When we see the world through the “is” lens, we will understand that the world views Israel and Jews as one and the same. When we see cartoons of dead children near an Israeli soldier identified by a Jewish star drenched in blood, or a cartoon depicting Israel as a Jewish-star-labeled spider stretching its hands to control the whole Middle East—we understand this cannot be mended by changing Israeli policy. It is hate against what Israel is.
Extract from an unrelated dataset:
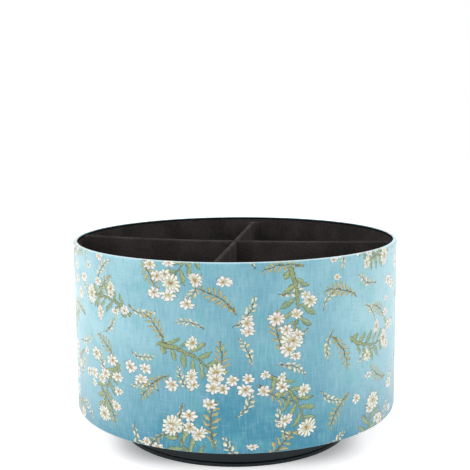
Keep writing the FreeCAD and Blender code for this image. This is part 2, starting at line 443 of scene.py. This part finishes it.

Once we understand that much of the hate against our homeland is not rooted in political reasons but in intrinsic ones, we can stop frantically worrying about whether the latest claim we hear is true; we can stop searching for facts on every alleged misdeed and stop fearing we have been taught a lie. Our connection to Israel lies not in its series of humanitarian acts, its democratic government, or its acclaimed diversity, though lofty accomplishments they may be, but in its intrinsic existence in us. We are Israel—the history, people and the land—and the rest of the world knows it quite well. To them, Israel is, and has always been, synonymous with us.
And whatever love or hate they express toward Israel is merely a way of expressing their love or hate for a part of us. And no amount of policy, whatever Israel does, can ever change that.
Regardless of our political affiliations or our views on current Israeli policies, we American Jews ought to come together to break the trend of pursed lips, shifting chairs or short sighs to understand and declare: I am Israel, even if not physically there. I defend its existence the way I defend my family, for it is a part of me. I may disagree with what the government does in countless ways, but I have unconditional love for what Israel is—a part of me, even if my body resides halfway across the globe.
Jennifer Karlan is a gap year student, Harvard class of 2026 and a Club Z alum.